I've looked at the write man page, but it doesn't say anything about persistence of failures.


Solution

  • There is no error state generally associated with file descriptors in Linux. See below for links.

    But, before we go any further, please do not check for errors using < 0. If an error occurred (for open() or write(), the return value is -1. If a write() succeeded, it returns the number of chars written. Even for sysfs writes, you really should check that. There has been exactly one filesystem/kernel bug (or bug "family") where read()/write() returned a negative value other than -1 (and did not actually indicate an error, but a wrapped unsigned integer success value, for very large writes to ordinary files), and due to that, the kernel now caps all reads/writes to slightly less than 2 GiB. If everyone had checked errors using < 0, we would not have caught that at all.

    It is better to be slightly paranoid and catch unexpected errors, rather than assume and potentially silently lose data, in my opinion.


    Is this lack of failure persistence deterministic and reliable?

    For kernel pseudofiles under /sys/, the answer is yes: each write is considered a separate operation. Previous reads from, or writes to, the same descriptor do not affect the outcome of the current write.

    Writes to sysfs pseudofiles simply invoke the store() method of the tunable represented by the pseudofile; see fs/sysfs/file.c:sysfs_kf_bin_write(). There is no state recorded at all.

    (We could discuss whether a tunable could record previous assignment attempts and change its behaviour based on that, but let's just say that Linus Torvalds would not knowingly let that kind of thing "fly" at all.)


    In general, the Linux kernel does not store any error state in the file description. If we look at fs/read_write.c:write() (look for SYSCALL_DEFINE3(write,), we can see that the write() syscall in current kernels invokes the ksys_write(), which verifies the descriptor is valid (returning EBADF error otherwise), and invokes vfs_write(). (It should be noted that if that succeeds, the file position related to the descriptor is updated using file_pos_write(); the file position is not updated atomically.

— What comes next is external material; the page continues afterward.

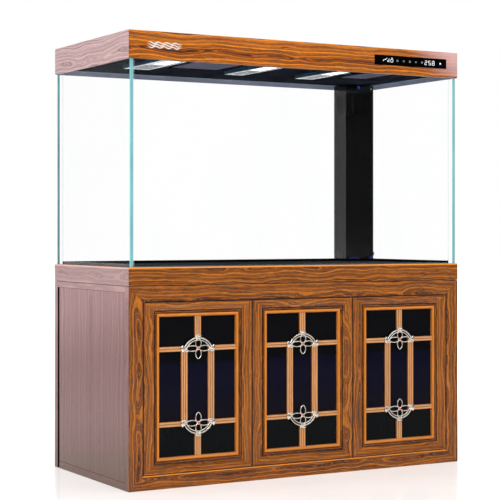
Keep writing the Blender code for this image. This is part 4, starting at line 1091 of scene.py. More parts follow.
class AQUARIUM_OT_face_frame(bpy.types.Operator):
    """Mitred face frame round the doors"""

    bl_idname = "aquarium.face_frame"
    bl_label = "Face Frame"

    def execute(self, context):
        low, high = span("face_frame")
        outer = (low[0], high[0], low[2], high[2])
        profile = [(INNER, high[1]), (INNER, low[1] + 0.006), (INNER, low[1]), (0.0030, low[1])]
        profile += [(0.0042, low[1]), (OUTER, low[1]), (OUTER, high[1])]
        # Tone paints a highlight along the sill's upper edge and shade in the reveals of the other three
        # members.
        lit_sill = [0.0, 0.0, 1.6, 1.2, 0.0, 0.0, 0.0]
        shaded_reveal = [0.0, -1.0, -1.0, 0.0, 0.0, 0.0, 0.0]
        tone = [lit_sill, shaded_reveal, shaded_reveal, shaded_reveal]
        shells = Shells().add_frame(mitred(outer, door_opening(), profile), seed=11, tone=tone)
        piece(
            "cabinet_face_frame", shells, ["front_veneer", "side_veneer"], CABINET, ["face_frame"],
            sizes().edge_round, paint=outer_sides,
        )
        return {"FINISHED"}


class AQUARIUM_OT_top_band(bpy.types.Operator):
    """Band with a rounded upper edge round the foot of the tank"""

    bl_idname = "aquarium.top_band"
    bl_label = "Top Band"

    def execute(self, context):
        low, high = span("top_band")
        glass_low = span("glass_bottom")[0]
        lip = glass_low[0] - low[0] - 0.001
        rounding = sizes().band_round
        quarter = np.linspace(0, math.pi / 2, 7)
        arc_in = rounding * (1 - np.cos(quarter))
        arc_up = high[2] - rounding * (1 - np.sin(quarter))
        foot = low[2] + 0.0008
        profile = [(OUTER, foot), (OUTER, low[2] + 0.0030), (OUTER, high[2] - rounding - 0.0015)]
        profile += [(OUTER - inward / lip, height) for inward, height in zip(arc_in, arc_up)]
        profile += [(INNER, high[2]), (INNER, foot)]
        outer = (low[0], high[0], low[1], high[1])
        inner = (low[0] + lip, high[0] - lip, low[1] + lip, high[1] - lip)
        # Tone paints a highlight along the rounded upper edge and shade along the foot.
        tone = [-1.2, 0.0, 0.0, 0.7] + [1.2] * 6 + [0.6, -1.2]
        shells = Shells().add_frame(mitred(outer, inner, profile, lying=True), lying=True, seed=31, tone=tone)
        piece(
            "cabinet_top_band", shells, ["front_veneer", "rail_veneer"], CABINET, ["top_band"],
            paint=outer_sides,
        )
        return {"FINISHED"}


class AQUARIUM_OT_side_panels(bpy.types.Operator):
    """Side panels in three boards: top rail, upright panel and skirt, with a slot behind them"""

    bl_idname = "aquarium.side_panels"
    bl_label = "Side Panels"

    def execute(self, context):
        vent = 0.017
        rail = 0.023
        skirt = 0.029
        joint = 0.0004
        for side in ("left", "right"):
            low, high = span(f"side_panel_{side}")
            slot_front = high[1] - vent
            rail_low = high[2] - rail
            skirt_high = low[2] + skirt
            panel = cuboid((low[0], low[1], skirt_high + joint), (high[0], slot_front, rail_low - joint))
            shells = Shells()
            shells.add(cuboid((low[0], low[1], rail_low), high), "yzx", 41)
            shells.add(panel, "zyx", 42)
            shells.add(cuboid(low, (high[0], slot_front, skirt_high - joint)), "yzx", 43)

            def paint(normals, middles):
                # Painted shade: the slot's back face and the faces under the rail take the black.
                slot = (normals[:, 1] > 0.5) & (np.abs(middles[:, 1] - slot_front) < joint)
                under = (normals[:, 2] < -0.5) & (middles[:, 2] > rail_low - joint)
                return np.where(slot | under, 1, np.where(middles[:, 2] > rail_low, 2, 0))

            piece(
                f"cabinet_side_{side}", shells, ["side_veneer", "slot_black", "rail_veneer"], CABINET,
                [f"side_panel_{side}"], sizes().edge_round, paint=paint,
            )
        return {"FINISHED"}


class AQUARIUM_OT_carcass(bpy.types.Operator):
    """Back, floor, deck, mullions and mat of the cabinet"""

    bl_idname = "aquarium.carcass"
    bl_label = "Carcass"

    def execute(self, context):
        low, high = span("back_panel")
        stile = 0.070
        groove = 0.0015
        deep = 0.0020
        front, back = high[1] - deep, high[1] + deep
        left, right = low[0] + stile, high[0] - stile
        grooves = [((x - groove, front, low[2]), (x + groove, back, high[2])) for x in (left, right)]
        for z in (low[2] + stile, high[2] - stile):
            grooves.append(((left, front, z - groove), (right, back, z + groove)))
        beside = high[0] - 0.040
        shells = Shells().add(carved([(low, high)], grooves, ((-beside, beside), (), ())), "zxy", 51)

        def paint(normals, middles):
            # Painted shade: the back's inner face beyond the stiles, seen through the slots, takes the black.
            return (normals[:, 1] < -0.5) & (np.abs(middles[:, 0]) > beside)

        piece(
            "cabinet_back", shells, ["side_veneer", "slot_black"], CABINET, ["back_panel"], 0.0008,
            paint=paint,
        )
        for side in ("left", "right"):
            refinish(f"mullion_{side}", "inner_wood")
        refinish("cabinet_floor", "carcass_board")
        refinish("deck", "carcass_board")
        refinish("tank_mat", "black_foam")
        return {"FINISHED"}


# ---------------------------------------------------------------- doors

DOOR_SIDE = 0.067
DOOR_TOP = 0.054
DOOR_BOTTOM = 0.058
CROSS_BAR = 0.122  # from the pane's top or bottom to the middle of a cross bar
ARCH_RISE = 0.042  # the arch of an ornament over its cross bar
ARCH_RADIUS = 0.067


def pane_shown(label):
    """The part of a door's pane that shows: (low x, high x, low z, high z)."""
    low, high = span(f"door_{label}_frame")
    return low[0] + DOOR_SIDE, high[0] - DOOR_SIDE, low[2] + DOOR_BOTTOM, high[2] - DOOR_TOP


def door_moulding(front, back):
    """Door frame profile from the pane outwards, and its tone at each point.

    Bead: a half circle. Ogee: a half wave of cosine between two depths. Then a sunk quirk, a fine step and
    the flat. Tone 1 is a painted highlight and tone -1 is painted shade in the hollows.
    """
    half_turn = np.linspace(0, math.pi, 11)
    bead_out = 0.0060 - 0.0050 * np.cos(half_turn)
    bead_deep = 0.0065 - 0.0050 * np.sin(half_turn)
    wave = np.linspace(0, 1, 7)
    ogee_out = 0.0128 + 0.0057 * wave
    ogee_deep = 0.0047 + 0.0025 * np.cos(math.pi * wave)
    points = [(0.0, 0.0115, 0.2), (0.0, 0.0075, 0.6)]
    points += [(o, d, 0.75) for o, d in zip(bead_out, bead_deep)]
    points += [(0.0113, 0.0088, -1.2), (0.0124, 0.0088, -1.2)]
    points += [(o, d, -0.35) for o, d in zip(ogee_out, ogee_deep)]
    points += [(0.0190, 0.0024, -0.2), (0.0194, 0.0064, -1.2), (0.0222, 0.0066, -1.2), (0.0232, 0.0032, -0.2)]
    points += [(0.0262, 0.0026, 0.1), (0.0300, 0.0020, 0.1), (0.0308, 0.0006, -0.7), (0.0320, 0.0, 0.1)]
    profile = [(o, front + d) for o, d, _ in points]
    tone = [t for _, _, t in points]
    profile += [(2.950, front), (2.985, front), (OUTER, front + 0.0009), (OUTER, front + 0.0050)]
    profile += [(OUTER, back), (0.0085, back), (0.0085, front + 0.0115)]
    tone += [0.0, -0.9, -1.2, -0.3, 0.0, 0.0, 0.0]
    return profile, tone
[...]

Therefore, multithreaded concurrent writes to the same file descriptor in Linux should use pwrite() or pwritev() rather than write(), to avoid the race window wrt. file position update).

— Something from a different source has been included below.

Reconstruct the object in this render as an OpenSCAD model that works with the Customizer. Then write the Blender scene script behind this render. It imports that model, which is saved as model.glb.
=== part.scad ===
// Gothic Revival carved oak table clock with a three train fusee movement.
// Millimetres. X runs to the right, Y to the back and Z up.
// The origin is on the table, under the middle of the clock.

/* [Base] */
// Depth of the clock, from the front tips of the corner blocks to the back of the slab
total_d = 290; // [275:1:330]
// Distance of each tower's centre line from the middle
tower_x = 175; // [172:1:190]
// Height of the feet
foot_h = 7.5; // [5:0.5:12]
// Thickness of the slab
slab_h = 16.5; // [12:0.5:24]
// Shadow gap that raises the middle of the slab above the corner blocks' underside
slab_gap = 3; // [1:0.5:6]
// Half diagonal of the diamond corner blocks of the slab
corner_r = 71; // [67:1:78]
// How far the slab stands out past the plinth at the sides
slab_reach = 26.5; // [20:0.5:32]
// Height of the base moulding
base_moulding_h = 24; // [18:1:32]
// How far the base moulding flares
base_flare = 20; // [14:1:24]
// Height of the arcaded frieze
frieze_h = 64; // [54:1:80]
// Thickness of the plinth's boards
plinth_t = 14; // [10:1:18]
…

    Anyway, vfs_write() does some error checking (EBADF, EINVAL, EFAULT) and bookkeeping, and calls __vfs_write(), which is a wrapper function that calls the appropriate filesystem-specific function, either file->fop->write() or file->fop->write_iter().

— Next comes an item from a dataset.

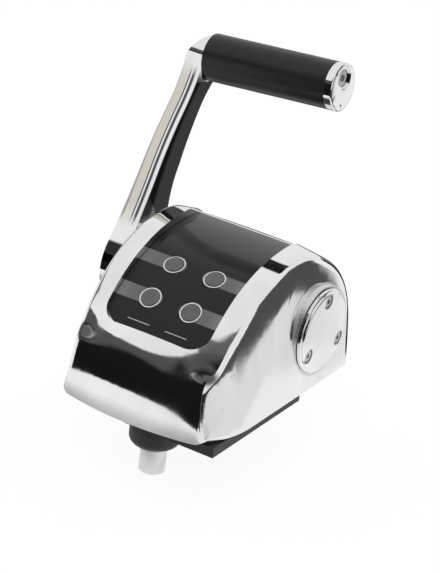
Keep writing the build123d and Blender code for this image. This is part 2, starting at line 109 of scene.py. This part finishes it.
# the lever's pivot, the ring of the round cover's screws, and the painted shadow ring in the recess
# round each screw
PIVOT_Y, PIVOT_Z = 35.7 * MM, 37.05 * MM
SCREW_RING = 19.2 * MM
SCREW_ANGLES = (90, 210, 330)
RECESS_SHADOW_FROM, RECESS_SHADOW_TO, RECESS_SHADOW_SOFT = 3.5 * MM, 4.7 * MM, 0.15 * MM

# the painted shade in each of the housing's front corners, and the boss under the round cover
CORNER_SHADE_AT = (40 * MM, -62 * MM, 38 * MM)
CORNER_SHADE_REACH = (9 * MM, 8 * MM, 4.5 * MM)
BOSS_X = (50.5 * MM, 51.5 * MM)
BOSS_RADIUS = (28.0 * MM, 27.5 * MM)

# the lever's inboard edge: constant, slope and curvature of x over the height above EDGE_FROM
EDGE_FROM = 65 * MM
EDGE_X, EDGE_SLOPE, EDGE_CURVE = -66.8 * MM, 0.055, 1.277
LEVER_WIDTH = 12.3 * MM
# marks across the lever, 0 at its outer edge and 1 at its inboard edge, with their softness: a
# cream strip of painted reflection, and lines of painted shade that draw the flute
REFLECTED_STRIP = (0.04, 0.46, 0.02)
FLUTE_SHADE_LINES = ((0.465, 0.535, 0.012), (0.62, 0.77, 0.025))
FLUTE_SHADE = 0.93
# painted shade on the lever's foot: lowest and highest height, and softness
FOOT_SHADE = (37 * MM, 55 * MM, 0.7 * MM)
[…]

    (We can also take a look at fs/file_table.c for how the Linux kernel manages its internal file descriptor table (per userspace process), include/linux/fdtable.h:struct fdtable for the descriptor table itself, and at include/linux/fs.h:struct file for the definition of Linux file description. There are no members in any of these structures related to "error state" at all. However, it is useful to note the f_op member in struct file: the member is a pointer to a struct file_operations structure, which contains the per-filesystem handlers for basic file operations related to this particular open file (see include/linux/fs.h:struct file_operations).)

    (Note that in Linux, syscalls return a single integer. For error conditions, this integer contains the negative error number. Zero and positive values are considered success. The C library maintains errno completely in userspace. If you use syscall(), you need to detect error conditions and optionally maintain errno as needed yourself. So, when you see a kernel syscall returning say -EINVAL, it means it returns error EINVAL to userspace. The C library is responsible for converting that to -1 with errno == EINVAL.)

    Again, no error state is recorded in the descriptor, and each operation occurs on its own, not associated with previous operations (other than file position, which itself is not atomically updated as of this writing). Some filesystems could theoretically keep track of the operations, and maintain an internal error state associated with the descriptor, but again, unless that is a well-documented feature of the filesystem other implementations honor, it is unlikely Linux kernel developers would actually allow such a thing.


    It is important to realize that there are two key principles the Linux kernel developers must follow (because Linus enforces it): public kernel interfaces (syscalls, /proc and /sys pseudofiles) are stable and compatible across kernel versions (see this LKML message); and sane practice trumps theory, even if mandated by some standard. See for example Torvalds' Wikiquotes, or his posts on the Linux Kernel mailing list (marc.info mirror; lkml.org here).

    The reason I trust his opinion is, as he himself has said, "because they know they don't have to". I (try to) do that myself, and that is why this answer contains hopefully sufficient references so that you can verify for yourself.